In other words, despite the increasing talk of a new phase of U.S. engagement with the North, the prospects for success and the administration’s actual expectations for the talks remain low. The threat from North Korea is now too serious to yet again place false hope in dialogue. That was not the case in 1994 when the Agreed Framework was negotiated or in 2003 when the six-party talks commenced.

However, the world has learned a painful lesson about the real intentions of the North since then. Quietly, the major focus of the United States is likely to remain on enforcing United Nations Security Council sanctions; strengthening deterrence capabilities with allies; and interdicting North Korean proliferation activities.

The administration appears to see talks as a necessary complement to that strategy, not a replacement. There is no clear champion for shifting from pressure to dialogue in the administration, and pro-engagement voices on the left are having little influence on the White House. Meanwhile, the new Republican-controlled House of Representatives will be scrutinizing U.S. interactions with the North, providing a break on any hint of irrational exuberance about diplomacy with the North.

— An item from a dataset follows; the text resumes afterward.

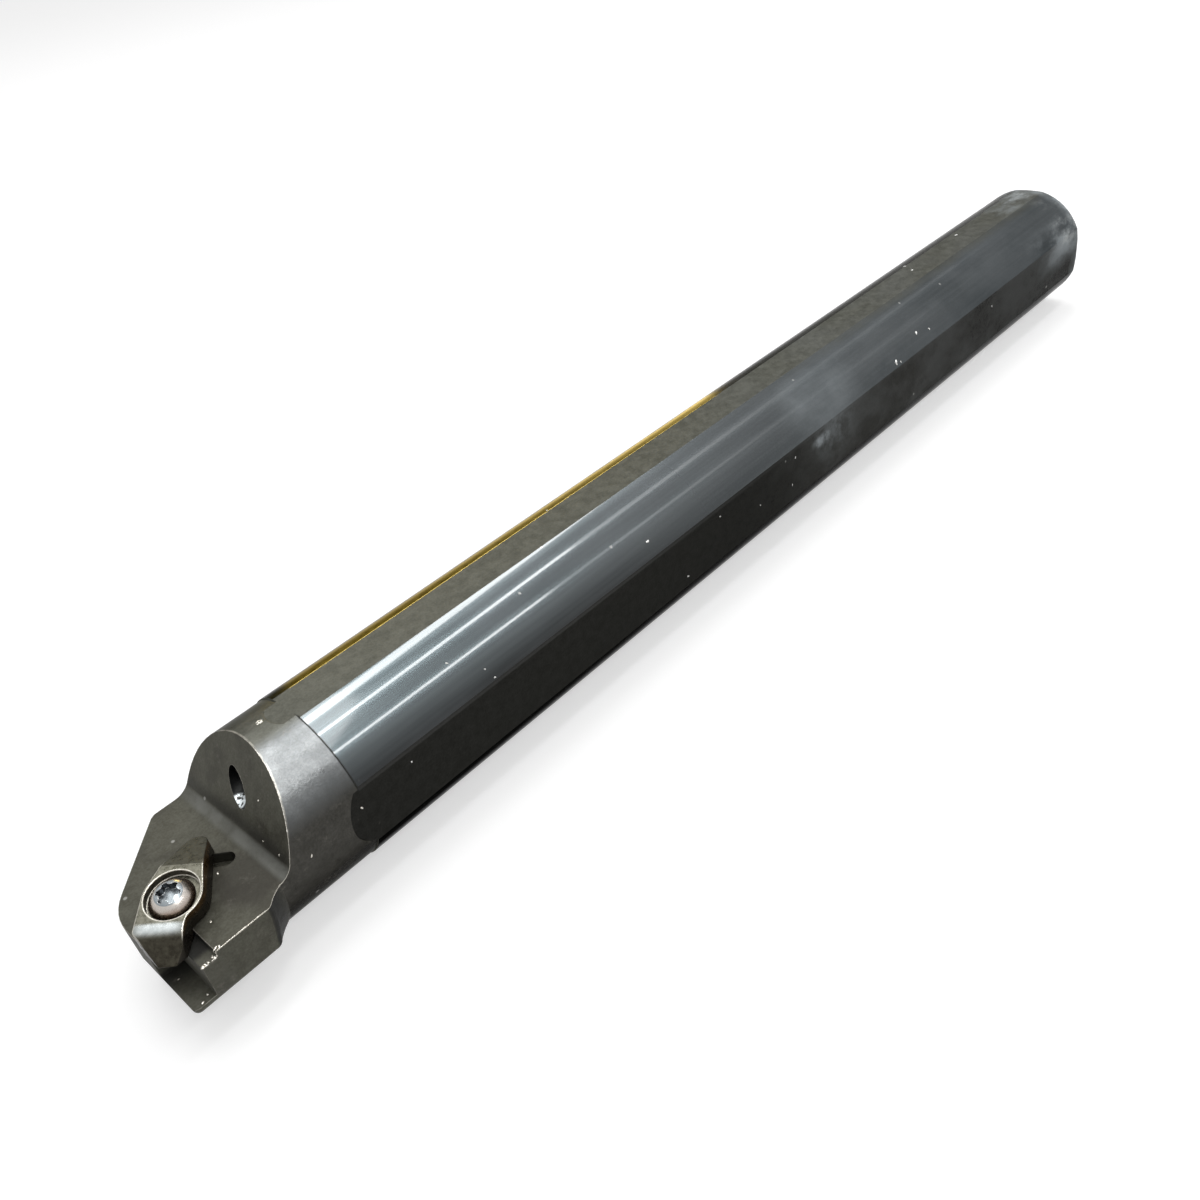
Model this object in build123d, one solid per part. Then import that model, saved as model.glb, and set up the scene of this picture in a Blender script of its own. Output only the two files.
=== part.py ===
from build123d import *
import math
import os

# Right-hand boring bar with a round shank, a flat head platform, an empty insert pocket and a finger clamp.
# Millimetres. +X runs along the bar from the head to the rear end, +Z is square to the head platform and
# the cutting side is -Y. The origin is on the bar's axis at the rear end.
# Every piece is drawn with X counted back from the head's front face, and moved to the origin at the end.

# shank
OVERALL_LENGTH = 355.6
SHANK_DIAMETER = 38.1
GROUND_SHANK_START = 43.8
REAR_CHAMFER = 1.2
HEAD_DIAMETER = 37.6

# the three clamping flats: distance from the axis, and radius of the end mill that ran out at the head
FLATS_START = 39.5
TOP_FLAT_HEIGHT = 18.48
TOP_FLAT_CUTTER_RADIUS = 4.7
SIDE_FLAT_HEIGHT = 17.6
SIDE_FLAT_CUTTER_RADIUS = 8.7

# head
PLATFORM_HEIGHT = 1.0
SHOULDER_FOOT_X = 25.0
SHOULDER_LEAN = 26.8
SHOULDER_FILLET = 4.0
FRONT_RELIEF = 10.0
CORNER_CUT_FRONT_Y = 1.45
CORNER_CUT_FRONT_RADIUS = 12.0
CORNER_CUT_SIDE_RADIUS = 3.0
BLOCK_SIDE_Y = -21.65
BLOCK_TURNED_END_X = 22.9
BLOCK_TURNED_MIDDLE = (20.3, 20.4)
BLOCK_TURNED_TOP = (17.8, 23.6)
BLOCK_CORNER_RADIUS = 1.2
BLOCK_REAR_CORNER_RADIUS = 1.5
BLOCK_UNDERSIDE_TOP_Z = -8.7
BLOCK_UNDERSIDE_SLOPE = 30.0
BLOCK_ROOT_Y = -10.0

# insert pocket
POCKET_FLOOR_Z = -7.5
POCKET_BACK_X = 4.5
POCKET_INNER_Y = -10.0
LEDGE_Z = -0.5
LEDGE_BACK_X = 7.7

# coolant channel
PORT_RADIUS = 7.35
PORT_DEPTH = 20.0
COOLANT_BORE_RADIUS = 4.5
COOLANT_BORE_END_X = 46.0
JET_RADIUS = 2.25
JET_MOUTH = Vector(29.2, 0.35, 9.4)
JET_DIRECTION = Vector(-0.754, -0.555, -0.352).normalized()
JET_DEPTH = 10.0
FEED_RADIUS = 2.0
DRILL_POINT_ANGLE = 118.0
DRILL_TIP_SHARE = 0.02

# clamp, drawn in its own frame: origin at the centre of the counterbore's rim, x to the nose, z up the screw
CLAMP_CENTRE = Vector(8.47, -8.85, 6.0)
SCREW_DIRECTION = Vector(-0.056, -0.168, 0.984).normalized()
NOSE_HEADING = Vector(-1.0, -1.0, 0.0).normalized()
BOSS_RADIUS = 5.4
TAIL_TIP = (-12.05, 0.97)
TAIL_TIP_RADIUS = 2.05
TAIL_SLOPE_START = -6.0
TAIL_END = -14.4
TAIL_TIP_DROP = 3.6
NOSE_LEFT = -5.4
NOSE_RIGHT = 3.4
NOSE_WAIST_RADIUS = 2.5
NOSE_BROW = 7.5
NOSE_BROW_RADIUS = 3.5
NOSE_FOOT = 11.3
NOSE_FOOT_DROP = 4.5
NOSE_FRONT_X = -0.2
NOSE_SIDE_Y = -17.2
COUNTERBORE_RADIUS = 4.96
COUNTERBORE_DEPTH = 1.6
CLEARANCE_HOLE_RADIUS = 3.0
CLAMP_GAP = 0.1
NOSE_GAP = 0.2

# the slot in the platform and the clamp's heel, on an axis square to the clamp's length
HEEL_SLOT_BACK = -11.5
HEEL_SLOT_LEFT = 0.3
HEEL_SLOT_RIGHT = 5.3
HEEL_SLOT_RADIUS = 1.7
HEEL_SLOT_DEPTH = 2.5
HEEL_BACK = -11.65
HEEL_LENGTH = 2.4
HEEL_WIDTH = 2.4
HEEL_OFFSET = 0.35
HEEL_CORNER_RADIUS = 0.6
HEEL_FLOOR_GAP = 0.1

# clamp screw
SCREW_OFFSET = -0.45
SCREW_RADIUS = 2.45
SCREW_END_DEPTH = 18.0
SCREW_END_CHAMFER = 0.5
TAPPED_RADIUS = 2.5
TAPPED_DEPTH = 21.0
SCREW_HEAD_RADIUS = 4.2
SCREW_HEAD_RISE = 1.3
SCREW_HEAD_RIM = 0.2
SCREW_SEAT_GAP = 0.02
SOCKET_RADIUS = 2.25
SOCKET_FLUTE_RADIUS = 0.8
SOCKET_FLUTE_CIRCLE = 2.44
SOCKET_EDGE_RADIUS = 0.2
SOCKET_DEPTH = 2.1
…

Finally, one important factor shaping the administration’s approach will be the Blue House itself. President Obama has reportedly developed deep trust in President Lee Myung-bak’s judgment on North Korea, particularly after the South’s steady handling of the Cheonan attack. If the Blue House maintains that steadiness in dealing with Pyongyang in the weeks ahead - remaining consistent in principle and prepared for dialogue if and when the North demonstrates it is serious - then the White House will find its own compass for dialogue with the North.

This would be a much happier story, of course, if the United States were entering into dialogue with the prospect of achieving a verifiable agreement with the North. Then again, it would be a much worse story if the United States were entering into dialogue in the naive hope that this time Pyongyang will be serious.

*The writer is a senior advisor at the Center for Strategic and International Studies in Washington, D.C.